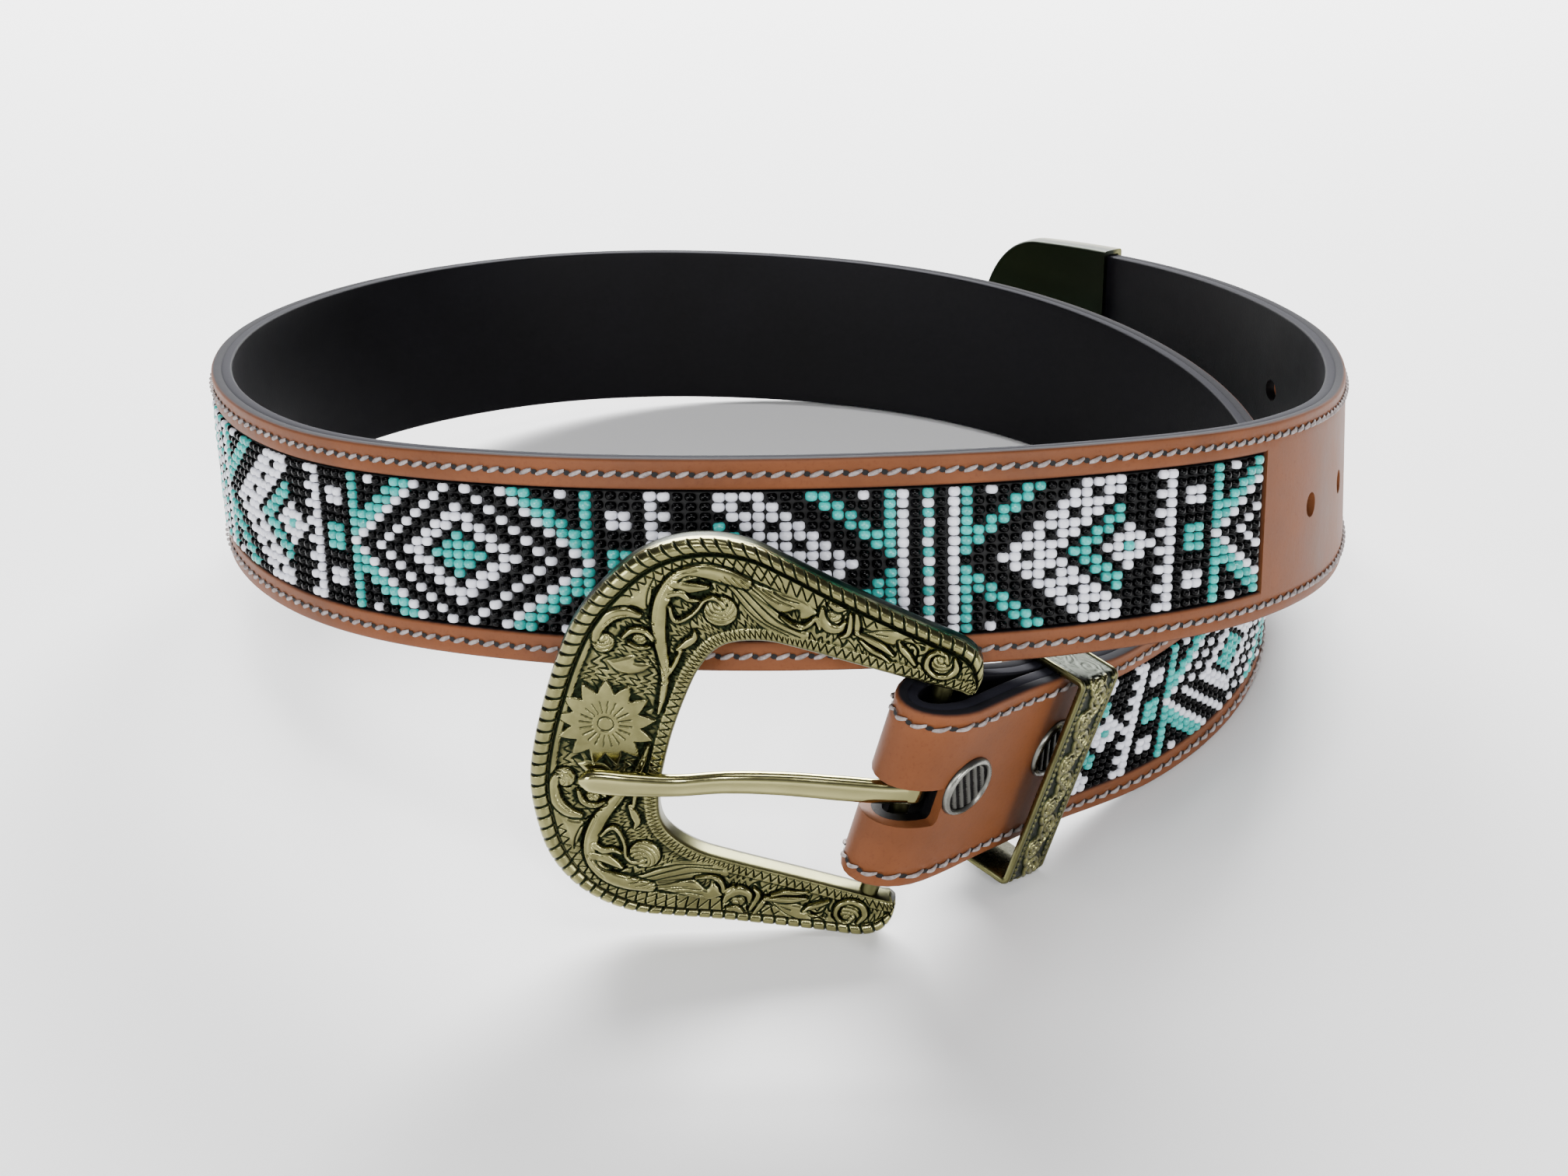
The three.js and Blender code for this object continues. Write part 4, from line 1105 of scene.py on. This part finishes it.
def build_keeper():
    """Loop round the doubled strap: plain rims, a row of beads along each, and curls on a stem."""
    at, wide, wall = 27.0, 12.4, 1.2
    high, low = STRAP_WIDTH + 0.4 + wall, -3.7 - wall
    front, rear = 4.0 + wall, -(2 * LEATHER + 0.3 + 1.7) - wall
    radius = 1.5
    corners = [(high, front), (high, rear), (low, rear), (low, front)]
    middle_w, middle_n = (high + low) / 2, (front + rear) / 2
    path, outward = [], []
    for (w, n), start in zip(corners, (0, -90, -180, -270)):
        centre = (w - radius * np.sign(w - middle_w), n - radius * np.sign(n - middle_n))
        for angle in np.radians(np.linspace(start + 90, start, 7)):
            direction = (math.cos(angle), math.sin(angle))
            path.append((centre[0] + radius * direction[0], centre[1] + radius * direction[1]))
            outward.append(direction)
    path = np.array(path + path[:1])
    outward = np.array(outward + outward[:1])
    run = run_along(path)
    count = 560
    rim = 1.0
    places = np.linspace(0, run[-1], count, endpoint=False)
    w = np.interp(places, run, path[:, 0])
    n = np.interp(places, run, path[:, 1])
    out = unit(np.stack([np.interp(places, run, outward[:, 0]), np.interp(places, run, outward[:, 1])], -1))
    s = np.linspace(-wide / 2, wide / 2, 72)
    edge = wide / 2 - np.abs(s)
    on_front = smoothstep(front - 1.2, front - 0.3, n)[:, None]
    x, y = s[None, :], places[:, None]
    beads = np.clip(1 - (((edge - 1.75) / 0.62) ** 2 + ((y / 1.25 % 1 - 0.5) / 0.5) ** 2), 0, 1)
    chased = 0.42 * np.sqrt(beads)
    turn = 9.4
    for start, side in ((0.0, 1), (turn / 2, -1)):
        u = (y - start) % turn - turn / 2
        r = np.hypot(x - 1.1 * side, u)
        angle = np.arctan2(u * side, x - 1.1 * side)
        coil = np.abs(((r - 0.22 * angle) / 1.4) % 1 - 0.5) * 1.4
        curl = smoothstep(0.05, 0.55, coil) * smoothstep(2.9, 2.4, r)
        chased = np.maximum(chased, 0.62 * np.sqrt(curl))
    stem = np.abs(x - 2.3 * np.sin(2 * math.pi * y / turn))
    chased = np.maximum(chased, 0.68 * np.sqrt(np.clip(1 - (stem / 0.62) ** 2, 0, 1)))
    ticks = smoothstep(0.22, 0.08, np.abs(((x * 0.7 + y) / 1.3) % 1 - 0.5) * 1.3)
    chased -= 0.14 * ticks * (chased > 0.35)
    bulge = 0.30 * np.sqrt(np.clip(1 - ((edge - 0.5) / 0.5) ** 2, 0, 1))
    rise = np.where(edge < rim, bulge, np.where(edge > rim, chased * (0.15 + 0.85 * on_front), 0))
    middle_line = np.stack([w, n], -1)[:, None]
    outer = middle_line + out[:, None] * (rise - 0.1)[..., None]
    patina_and_shade = np.where(edge < rim, 0.45, np.clip(0.95 - 1.6 * rise, 0, 1))
    inner_s = np.array([wide / 2 - 0.15, wide / 2 - 0.4, -wide / 2 + 0.4, -wide / 2 + 0.15])
    inner = middle_line - out[:, None] * np.array([0.9, 1.2, 1.2, 0.9])[None, :, None]
    around = np.concatenate([outer, inner], axis=1)
    points = place(at, around[..., 0], around[..., 1], np.concatenate([s, inner_s]))
    patina_and_shade = np.concatenate([patina_and_shade, np.full((count, len(inner_s)), 0.35)], axis=1)
    shape = (points, grid_faces(count, points.shape[1], True, True))
    add_solid("keeper_loop", shape, 70, ANTIQUE, "loop", ["keeper"], patina_and_shade)


build_keeper()


def build_screw(number, s):
    middle = STRAP_WIDTH / 2 + 2.0
    angles = circle(64)

    def turned(rows, base=0.0):
        return tube([place(s, middle + r * np.sin(angles), base + h, r * np.cos(angles)) for r, h in rows])

    rim = [(0.0, 0.25), (1.5, 0.25), (4.4, 0.25), (4.75, 0.30), (4.9, 0.85), (5.15, 1.15), (5.5, 1.08),
           (5.8, 0.75), (5.98, 0.35), (5.98, 0.05), (2.0, 0.05), (2.0, -8.0)]
    patina_and_shade = np.repeat([0.9, 0.9, 1.0, 0.9, 0.3, 0.0, 0.0, 0.1, 0.4, 0.8, 0.8, 0.8], len(angles))
    add_solid(f"screw_rim_{number}", turned(rim), 40, NICKEL, "strap", [f"screw_{number}"], patina_and_shade)
    # Ribbed insert
    size, rib_pitch, count = 4.85, 1.75, 41
    grid = np.linspace(-1, 1, count)
    x, y = np.meshgrid(grid, grid, indexing="ij")
    r = np.maximum(np.abs(x), np.abs(y))
    turn = np.arctan2(y, x)
    x, y = r * np.cos(turn) * size, r * np.sin(turn) * size
    ribs = np.abs((((x * 0.90 + y * 0.43) / rib_pitch) % 1) - 0.5) * 2
    height = 0.36 + 0.42 * smoothstep(0.25, 0.6, ribs) * smoothstep(size, 4.4, np.hypot(x, y))
    shape = (place(s, middle + y, height, x), grid_faces(count, count))
    patina_and_shade = np.clip(1.25 - 0.9 * (height - 0.3) / 0.4, 0.5, 1)
    add_solid(f"screw_insert_{number}", shape, None, NICKEL, "strap", patina_and_shade=patina_and_shade)
    # Flat head on the back of the leaf
    deep = -(2 * LEATHER + leaf_space(np.array(s - 3.5)) + 0.3)
    head = [(0.0, -1.1), (3.0, -1.1), (3.45, -0.7), (3.5, 0.0), (2.0, 0.0), (2.0, 4.0)]
    add_solid(f"screw_back_{number}", turned(head, deep), 40, NICKEL, "strap", patina_and_shade=0.25)


build_screw(1, 3.2)
build_screw(2, 28.4)


def build_tip():
    """Metal cap over the strap's end: a shell with rounded edges and a rounded nose."""
    def shell(grow):
        nose = NOSE_LENGTH - 0.02 + grow - 1.4
        stations = np.concatenate([np.linspace(TIP_START, NOSE_START, 34)[:-1],
                                   NOSE_START + nose * np.sin(np.linspace(0, math.pi / 2, 26))])
        rings = []
        for s in stations:
            share = max(0.0, (s - NOSE_START) / nose)
            half = (STRAP_WIDTH / 2 + grow) * math.sqrt(max(0.004, 1 - share * share))
            r = min(0.9, 0.45 * half)
            front, rear = grow - r, -(LEATHER + grow) + r
            rows = []
            for side, n, first_angle in ((1, front, 90), (1, rear, 0), (-1, rear, -90), (-1, front, -180)):
                for angle in np.radians(first_angle - 18 * np.arange(6)):
                    rows.append((side * (half - r) + r * math.cos(angle), n + r * math.sin(angle)))
            rows = np.array(rows)
            rings.append(place(s, STRAP_WIDTH / 2 + rows[:, 0], rows[:, 1]))
        return rings

    rings = shell(1.4)[::-1] + shell(0.3)[:30]
    # Painted shade: the cap's back, seen from inside the ring, is made fully dark; the front and edges carry
    # patina only
    corner = np.arange(24) // 6
    patina_and_shade = np.tile(np.where((corner == 1) | (corner == 2), 1.0, 0.4), len(rings))
    add_solid("tip_cap", tube(rings), 60, ANTIQUE, "strap", ["belt_tip"], patina_and_shade)


build_tip()


# Floor, light and world
def build_stage():
    floor_material, shader = new_material("floor", (0.9, 0.9, 0.9), 0.7)
    patches = noise(floor_material, 3, 3)
    join(floor_material, ramp(floor_material, patches, [(0.0, grey(0.88)), (1.0, grey(0.90))]),
         shader.inputs["Base Color"])
    shader.inputs["Specular IOR Level"].default_value = 0.2
    half = 2500
    corners = [(-half, -half, 0), (half, -half, 0), (half, half, 0), (-half, half, 0)]
    floor = make_mesh("floor", corners, [(0, 1, 2, 3)], smooth=False)
    floor.data.materials.append(floor_material)
    world = bpy.data.worlds.new("world")
    world.use_nodes = True
    background = world.node_tree.nodes["Background"]
    direction = node(world, "ShaderNodeTexCoord").outputs["Generated"]
    height = node(world, "ShaderNodeSeparateXYZ", {"Vector": direction}).outputs["Z"]
    join(world, ramp(world, height, [(0.05, (0.72, 0.74, 0.78)), (0.30, (0.10, 0.10, 0.11))]),
         background.inputs["Color"])
    bpy.context.scene.world = world

    def area(name, location, target, size, power):
        data = bpy.data.lights.new(name, "AREA")
        data.shape = "RECTANGLE"
        data.size, data.size_y = size
        data.energy = power
        lamp = bpy.data.objects.new(name, data)
        lamp.location = location
        lamp.rotation_euler = (Vector(target) - Vector(location)).to_track_quat("-Z", "Y").to_euler()
        bpy.context.scene.collection.objects.link(lamp)

    area("back", (0.0, 1.30, 0.80), (0, 0, 0.0), (1.6, 0.6), 135)
    area("above", (-0.1, -0.15, 1.25), (0, -0.05, 0.0), (0.5, 0.25), 5)
    area("left", (-0.80, -0.95, 0.28), (0, 0, 0.03), (0.6, 0.3), 8)
    area("right", (0.80, -0.95, 0.28), (0, 0, 0.03), (0.6, 0.3), 8)
    area("front_left", (-0.22, -0.95, 0.70), (0, -0.05, 0.04), (0.10, 0.10), 3.5)
    area("front_right", (0.22, -0.95, 0.70), (0, -0.05, 0.04), (0.10, 0.10), 3.5)


build_stage()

## Set task
Report all lines of the data above that include the string "scene".

## Exercise response
The three.js and Blender code for this object continues. Write part 4, from line 1105 of scene.py on. This part finishes it.
    bpy.context.scene.world = world
        bpy.context.scene.collection.objects.link(lamp)